A recent unpublished Court of Appeals opinion – which I think should have been published – illustrates a common evidentiary issue in quasi-judicial proceedings and discusses a not-so-common procedural issue related to appeals from local zoning boards.  It’s the latter, procedural issue for which publication might have been merited.     

            Sidebar: Court of Appeals opinions are either “published” or “unpublished,” although both are publicly issued on the court’s website.  If a case is legally insignificant, advances no law, or if the court, for any number of reasons, wants to limit its holding to the case’s unique facts, it will not “publish” the opinion.  As such, the opinion decides the case but does not become “controlling legal authority.” End Sidebar.

 The Facts

             In Livingston v.

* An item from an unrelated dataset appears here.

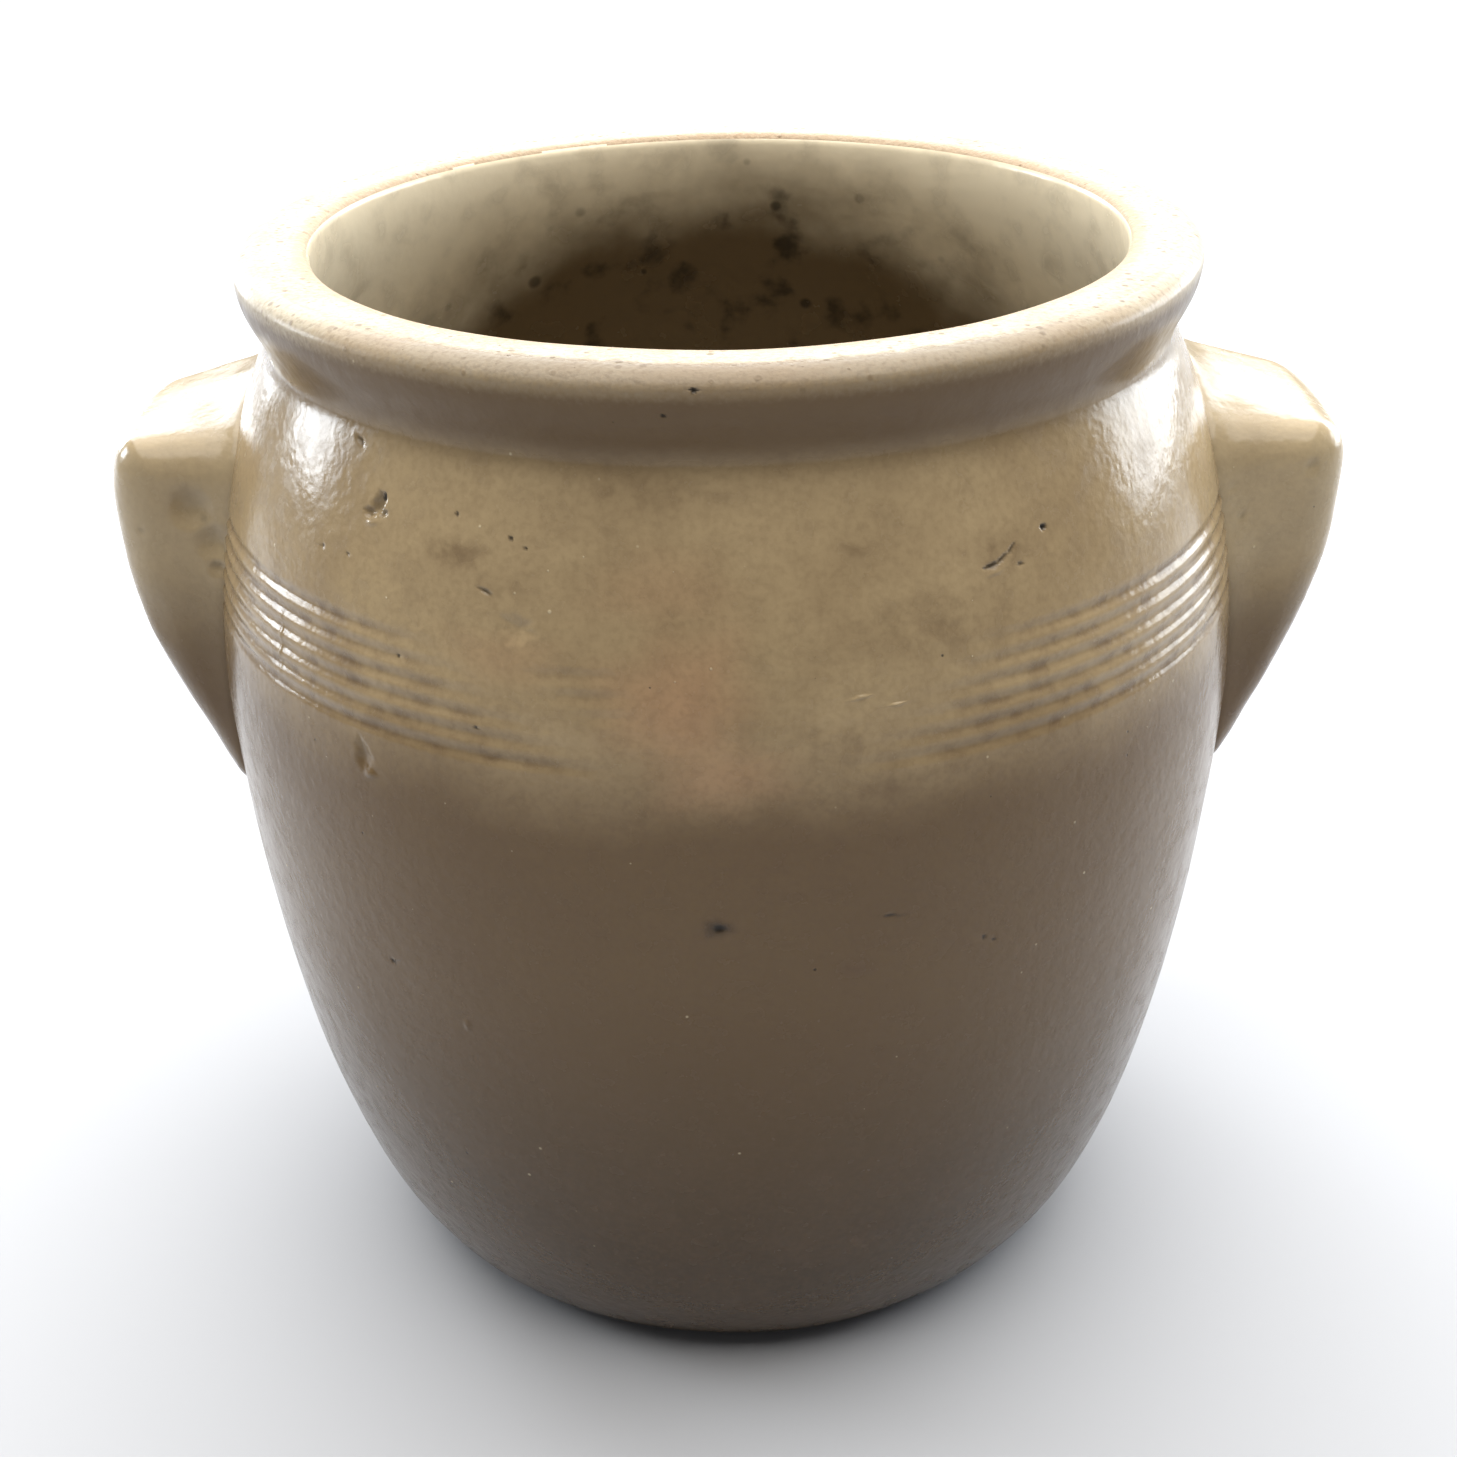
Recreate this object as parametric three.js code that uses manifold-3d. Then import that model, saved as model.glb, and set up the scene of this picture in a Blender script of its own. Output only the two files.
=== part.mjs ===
// A stoneware crock: one wheel-thrown pot and the two clay lugs luted to its sides.
// Millimetres, +Z up, +X towards the right lug, origin at the centre of the foot's underside.
import * as THREE from "three";
import { mergeVertices } from "three/addons/utils/BufferGeometryUtils.js";
import Module from "manifold-3d";

const wasm = await Module();
wasm.setup();

// Driving dimensions of the pot.
const HEIGHT = 290;
const FOOT_RADIUS = 92;
const FOOT_ROUND = 2.5;
const BELLY_RADIUS = 138.2;
const BELLY_HEIGHT = 172;
const NECK_RADIUS = 117.6;
const NECK_HEIGHT = 267;
const RIM_RADIUS = 123.2;
const RIM_EDGE_DROP = 4; // how far the rim's widest line lies under the lip
const LIP_OUTER_RADIUS = 117;
const LIP_INNER_RADIUS = 107.5;
const MOUTH_RADIUS = 104.5;
const WALL_THICKNESS = 9.5;
const FLOOR_THICKNESS = 11;
const FLOOR_RADIUS = 82;
const SIDES = 48;

// Driving dimensions of the combed band.
const GROOVE_COUNT = 6;
const GROOVE_PITCH = 4.6;
const GROOVE_DEPTH = 1.1;
const TOP_GROOVE_HEIGHT = 225.7;

// Driving dimensions of a lug.
const LUG_REACH = 162;
const LUG_BREADTH = 64;
const LUG_EDGE_ROUND = 8;
const LUG_ROOT_RADIUS = 108; // the outline starts inside the wall, and the wall then trims it
const LUG_TOP_HEIGHT = 250;
const LUG_CORNER_HEIGHT = 242;
const LUG_WIDEST_HEIGHT = 220;
const LUG_HEEL_HEIGHT = 152;
const LUG_HEEL_REACH = 139;
const JOINT_GAP = 0.3;
const HOLLOW_CENTRE = new THREE.Vector3(142, 0, 160);
const HOLLOW_RADII = new THREE.Vector3(17, 21, 40);

const point = (radius, height) => new THREE.Vector2(radius, height);

// A cubic Bezier as a list of points, without its first one.
function sweep(from, leave, arrive, to, steps) {
  return new THREE.CubicBezierCurve(from, leave, arrive, to)
    .getPoints(steps)
    .slice(1);
}

// A quarter of an ellipse as a list of points, without its first one.
function quarter(centre, radii, startAngle, endAngle, steps) {
  return new THREE.EllipseCurve(
    centre.x, centre.y, radii.x, radii.y, startAngle, endAngle, startAngle > endAngle,
  )
    .getPoints(steps)
    .slice(1);
}

const footEdge = point(FOOT_RADIUS + FOOT_ROUND * 0.6, FOOT_ROUND * 0.4);
const belly = point(BELLY_RADIUS, BELLY_HEIGHT);
const neck = point(NECK_RADIUS, NECK_HEIGHT);
const rimEdge = point(RIM_RADIUS, HEIGHT - RIM_EDGE_DROP);

const lowerWall = [footEdge, point(120.5, 13.5), point(135, 98), belly];
const shoulder = [belly, point(138.9, 212), point(128.5, 246), neck];

// Radius of the smooth shoulder at a height, found by halving its curve.
function shoulderRadius(height) {
  const curve = new THREE.CubicBezierCurve(...shoulder);
  let low = 0;
  let high = 1;
  for (let step = 0; step < 24; step += 1) {
    const middle = (low + high) / 2;
    if (curve.getPoint(middle).y < height) low = middle;
    else high = middle;
  }
  return curve.getPoint(low).x;
}

// The shoulder with the comb's grooves: a crest at the wall's own radius between two grooves.
function combedShoulder() {
  const halfPitch = GROOVE_PITCH / 2;
  const bandFoot = TOP_GROOVE_HEIGHT - (GROOVE_COUNT - 0.5) * GROOVE_PITCH;
  const bandHead = TOP_GROOVE_HEIGHT + halfPitch;
  const smooth = sweep(...shoulder, 12);
  const band = [];
  for (let i = 0; i <= GROOVE_COUNT * 2; i += 1) {
    const height = bandFoot + i * halfPitch;
    const depth = i % 2 ? GROOVE_DEPTH : 0;
    band.push(point(shoulderRadius(height) - depth, height));
  }
  return [
    ...smooth.filter((p) => p.y < bandFoot - halfPitch),
    ...band,
    ...smooth.filter((p) => p.y > bandHead + halfPitch),
  ];
}

// Outside of the pot from the foot up to the neck.
function outerWall(shoulderPoints) {
  return [
    point(FOOT_RADIUS, 0),
    footEdge,
    ...sweep(...lowerWall, 9),
    ...shoulderPoints,
  ];
}

// Neck, bead, flat lip and the inner edge down to the mouth.
function rim() {
  const lipHeight = HEIGHT - RIM_EDGE_DROP;
  const innerRound = LIP_INNER_RADIUS - MOUTH_RADIUS;
  return [
    ...sweep(neck, point(NECK_RADIUS - 0.8, 272), point(RIM_RADIUS, 277), rimEdge, 5),
    ...quarter(
      point(LIP_OUTER_RADIUS, lipHeight),
      point(RIM_RADIUS - LIP_OUTER_RADIUS, RIM_EDGE_DROP),
      0, Math.PI / 2, 4,
    ),
    point(LIP_INNER_RADIUS, HEIGHT),
    ...quarter(
      point(LIP_INNER_RADIUS, HEIGHT - innerRound),
      point(innerRound, innerRound),
      Math.PI / 2, Math.PI, 3,
    ),
  ];
}

// Inside of the pot from the mouth down to the floor.
function innerWall() {
  const mouth = point(MOUTH_RADIUS, HEIGHT - (LIP_INNER_RADIUS - MOUTH_RADIUS));
  const innerBelly = point(BELLY_RADIUS - WALL_THICKNESS, BELLY_HEIGHT);
  return [
    ...sweep(mouth, point(104, 265), point(129, 230), innerBelly, 8),
    ...sweep(
      innerBelly, point(127.5, 100), point(111, FLOOR_THICKNESS),
      point(FLOOR_RADIUS, FLOOR_THICKNESS), 8,
    ),
  ];
}

function crockBodyGeometry() {
  return new THREE.LatheGeometry(
    [
      point(0, 0),
      ...outerWall(combedShoulder()),
      ...rim(),
      ...innerWall(),
      point(0, FLOOR_THICKNESS),
    ],
    SIDES,
  ).rotateX(Math.PI / 2);
}

// The room that the pot takes up, with the joint's gap round it, to trim the lugs to the wall.
function wallRoomGeometry() {
  const outside = outerWall(sweep(...shoulder, 24)).map((p) => point(p.x + JOINT_GAP, p.y));
  return new THREE.LatheGeometry(
    [
      point(0, 0),
      ...outside,
      point(NECK_RADIUS + JOINT_GAP, HEIGHT),
      point(0, HEIGHT),
    ],
    SIDES,
  ).rotateX(Math.PI / 2);
}

// Side view of the right lug: a shelf that falls away from the neck, a round corner,
// and a long sweep back into the belly.
function lugOutline() {
  const outline = new THREE.Shape();
  outline.moveTo(LUG_ROOT_RADIUS, LUG_TOP_HEIGHT + 2);
  outline.lineTo(LUG_REACH - 36, LUG_TOP_HEIGHT);
  outline.lineTo(LUG_REACH - 12, LUG_CORNER_HEIGHT);
  outline.bezierCurveTo(
    LUG_REACH - 4, LUG_CORNER_HEIGHT - 3, LUG_REACH, LUG_WIDEST_HEIGHT + 12,
    LUG_REACH, LUG_WIDEST_HEIGHT,
  );
  outline.bezierCurveTo(
    LUG_REACH, LUG_WIDEST_HEIGHT - 24, LUG_HEEL_REACH + 12, LUG_HEEL_HEIGHT + 18,
    LUG_HEEL_REACH, LUG_HEEL_HEIGHT,
  );
  outline.lineTo(LUG_ROOT_RADIUS, LUG_HEEL_HEIGHT - 22);
  outline.closePath();
  return outline;
}

function solid(geometry) {
  const bare = geometry.index ? geometry.toNonIndexed() : geometry.clone();
  bare.deleteAttribute("normal");
  bare.deleteAttribute("uv");
  const merged = mergeVertices(bare, 1e-3);
  return new wasm.Manifold(
    new wasm.Mesh({
      numProp: 3,
      vertProperties: merged.attributes.position.array,
      triVerts: new Uint32Array(merged.index.array),
    }),
  );
}

function geometryOf(manifold) {
  const mesh = manifold.getMesh();
  return new THREE.BufferGeometry()
    .setAttribute("position", new THREE.BufferAttribute(mesh.vertProperties, 3))
    .setIndex(new THREE.BufferAttribute(mesh.triVerts, 1));
}

// The right lug: the outline given its breadth, hollowed from below for the fingers,
// and trimmed to the wall.
function lugGeometry() {
  const block = new THREE.ExtrudeGeometry(lugOutline(), {
    depth: LUG_BREADTH - 2 * LUG_EDGE_ROUND,
    curveSegments: 7,
    bevelThickness: LUG_EDGE_ROUND,
    bevelSize: LUG_EDGE_ROUND,
    bevelOffset: -LUG_EDGE_ROUND,
    bevelSegments: 3,
  })
    .translate(0, 0, LUG_EDGE_ROUND - LUG_BREADTH / 2)
    .rotateX(Math.PI / 2);
  const hollow = new THREE.SphereGeometry(1, 20, 14)
    .scale(...HOLLOW_RADII.toArray())
    .translate(...HOLLOW_CENTRE.toArray());
  return geometryOf(solid(block).subtract(solid(wallRoomGeometry())).subtract(solid(hollow)));
}

// The left lug is the right one turned half round the pot's axis.
function lug(name, turn, colour) {
  const mesh = new THREE.Mesh(
    lugGeometry(),
    new THREE.MeshStandardMaterial({ color: colour, roughness: 0.3, metalness: 0 }),
  );
  mesh.name = name;
  mesh.rotation.z = turn;
  return mesh;
}

const crockBody = new THREE.Mesh(
  crockBodyGeometry(),
  new THREE.MeshStandardMaterial({ color: 0x9c8b68, roughness: 0.3, metalness: 0 }),
);
crockBody.name = "crock_body";

const crock = new THREE.Group();
crock.name = "stoneware_crock";
crock.add(
  crockBody,
  lug("left_lug_handle", Math.PI, 0xa8966f),
  lug("right_lug_handle", 0, 0xa8966f),
);

export default crock;
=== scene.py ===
"""A wheel-thrown stoneware crock with a combed shoulder and two luted lugs, dressed over its frame."""

import logging
import math
from collections.abc import Callable, Sequence
from dataclasses import dataclass, field, replace
from enum import Enum

import bpy
import numpy as np
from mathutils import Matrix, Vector


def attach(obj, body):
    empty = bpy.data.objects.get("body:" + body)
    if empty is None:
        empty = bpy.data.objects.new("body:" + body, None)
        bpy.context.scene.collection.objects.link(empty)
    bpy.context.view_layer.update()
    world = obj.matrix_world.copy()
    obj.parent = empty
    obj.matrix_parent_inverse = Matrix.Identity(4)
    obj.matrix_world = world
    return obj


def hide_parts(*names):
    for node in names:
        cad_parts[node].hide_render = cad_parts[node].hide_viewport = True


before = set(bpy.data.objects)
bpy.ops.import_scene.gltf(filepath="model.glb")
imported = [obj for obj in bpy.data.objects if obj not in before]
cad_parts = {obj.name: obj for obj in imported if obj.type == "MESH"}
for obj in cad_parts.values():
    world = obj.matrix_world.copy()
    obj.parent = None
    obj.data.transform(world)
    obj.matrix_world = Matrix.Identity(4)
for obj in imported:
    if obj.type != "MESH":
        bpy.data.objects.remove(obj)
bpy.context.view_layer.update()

log = logging.getLogger("crock")

MM = 0.001
WELD = 0.02 * MM
SEED_PLANE = 1 * MM
LEAST_WEIGHT = 1e-4

Point = tuple[float, float]
Colour = tuple[float, float, float, float]
Value = float | Colour | bpy.types.NodeSocket


class Side(Enum):
    """The side of the pot that a lug stands on, as the sign of its X."""

    LEFT = -1
    RIGHT = 1


class Edge(Enum):
    """How a mark's floor meets the surface round it, as the power of its falloff."""

    SOFT = 2.0
    CRISP = 0.6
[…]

Robeson County, Mr. Livingston sought a conditional use permit to develop a “Level IV Group Home” that was “designed to serve a consumer base for the female mentally ill and mentally retarded populations” to provide education, job training, counseling and substance abuse programs.

 

            Three things happened at the Board of Commissioners hearing. One, Mr. Livingston presented substantial evidence that he met the conditional use permit standards.  Two, neighbors presented opinions as to why he should not receive the permit.  And three, the Board sided with opinion testimony rather than evidence and denied the permit.

            A fourth thing happened on appeal.  Mr. Livingston argued that his use was allowed by right and that he didn’t need a conditional use permit at all.

The Decision

            The Court of Appeals correctly refused to hear and decide whether this particular type of group home was allowed in this particular zoning district under this particular county’s table of permitted uses. 

             Appeals in the nature of certiorari are limited to errors that occurred before the board, and the question whether this use was allowed by right was not raised.  Even so, N.C.G.S. 153A-345 provides for initial appeal to the Board of Adjustment if you believe the county zoning administrator incorrectly interprets the zoning ordinance and is wrongfully requiring you to proceed with a conditional use hearing. No such appeal was taken.  Appeal on this issue was properly denied.

 “What Ifs” Are Not Evidence

             Veterans of rezoning public hearings will know what I am talking about here.

             People, in general, are fearful of change.  People, in general, are distrustful of and unsettled by “otherness.”  And when notifications went into the neighborhood that Mr. Livingston wanted a home not for mom, dad, 2 children, a dog and a white picket fence but rather for girls who are “mentally ill,” “mentally retarded,” and who might have drug dependencies, all the neighbors, in general, became fearful, unsettled and distrustful (not to mention angry and emotionally overwrought).

             Veterans of public hearings will also know what I am talking about when neighbors came in raising all sorts of hypothetical, speculative, far flung and fanciful scenarios under the rubric “what if?”  Neighbor Chicken Little obviously feared the sky was falling, and she wanted her government to act on her fears.

             Ms. Cox raised a general fear: what if one of them “escaped?”  Mr. Lee noted that “we’ve got 29 widows in our area” (presumably gleaned from the index of local widows), suggesting “what if” a girl escaped and harmed one of them.  Ms. Freeman noted that “we all have fear” and recounted that a few months ago a 16-year-old killed somebody at a dumpster.  What if they can’t control them she asked. And another person told the tale of how an unnamed officer at an unnamed prison was killed by an unnamed ten-year-old who just wanted to leave, and who then escaped even though there was a twenty foot fence. What if . . . ?

             But there is a problem here.

             Quasi-judicial decisions are based upon evidence, not opinions.  That evidence must be competent (eligible to be heard), material (relevant to the issue) and substantial (sufficient for a reasonable person to use as a basis for his or her decision). “Speculative assertions or mere expressions of opinion about the possible effects of granting a permit are insufficient to support the findings of a quasi-judicial body.”  Also, the expression of “generalized fears” does not constitute a competent basis for denying a permit.

             There are many reasons why opinion evidence can trump evidence at the board level.  Some boards are poorly trained.  Other boards are well trained but don’t care.  This is their county and they decide who leaves the hearing room happy and who leaves unhappy.  And other times the board’s attorney sits silently when he or she has a duty to intervene. 

             The court remanded the issue to Robeson County with an order that it issue Mr. Livingston his conditional use permit.